L'emorragia di iscritti non si è fermata mai negli ultimi dieci anni e ha colpito soprattutto al Sud: delle 2.600 scuole chiuse tra l'anno scolastico 2014-15 e il corrente due su tre (oltre 1.700) si trovavano nel Meridione. Il 15% delle scuole chiuse erano nel Nord-Ovest (-382), il 10% nel Nord-Est (-245) e il restante 11% al Centro (-289 scuole). 

L'assistenza

Orizzonte grigio anche nella sanità. Attualmente gli over 65 rappresentano il 24% della popolazione ma nel 2050 saranno quasi il 35%, con gli ultraottantenni che passeranno dal 7,6% della popolazione a oltre il 14% e gli ultracentenari che quasi quadruplicheranno.
Tutto questo ha e avrà delle ricadute sempre più importanti sulla sanità pubblica: in generale ci si rivolge sempre più spesso al sistema sanitario nazionale tanto più si invecchia, e in particolare con l'età cresce la possibilità di sviluppare malattie croniche come diabete, ipertensione e dislipidemie, che è importante sia diagnosticare in tempo che gestire e monitorare su base regolare.
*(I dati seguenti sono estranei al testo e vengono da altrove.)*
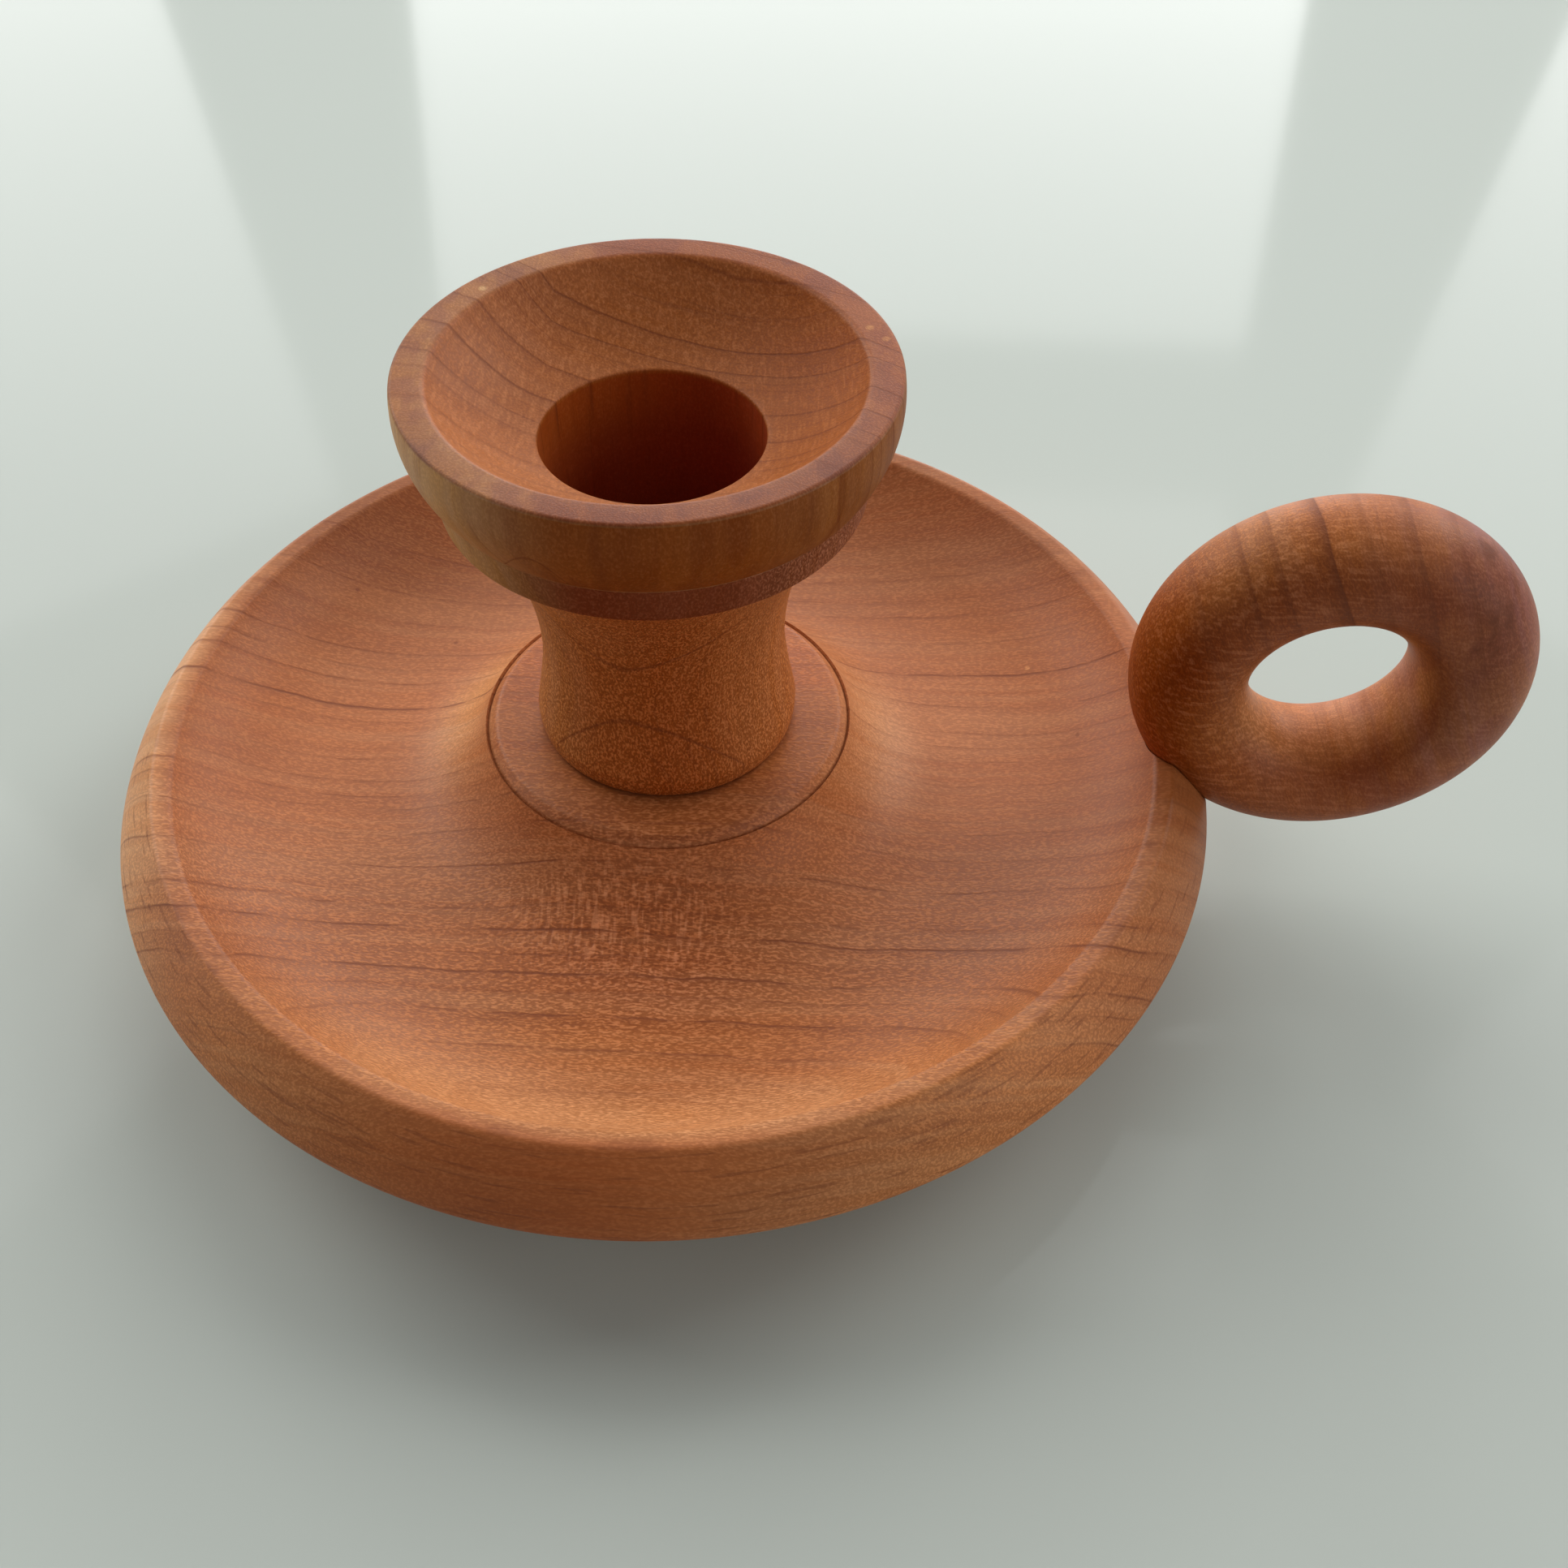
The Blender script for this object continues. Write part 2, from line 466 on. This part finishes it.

Da questo punto di vista i medici di medicina generale hanno un ruolo importantissimo nella sanità pubblica ma nei prossimi anni sono attese 10 mila uscite contro 3 mila assunzioni. Inoltre la cosiddetta "media paziente", ovvero il numero di pazienti per medico di medicina generale, è stata concepita quando l'età media era molto più bassa di quella attuale, e quindi ogni cittadino aveva bisogno di rivolgersi al suo medico meno spesso di quanto non succede oggi.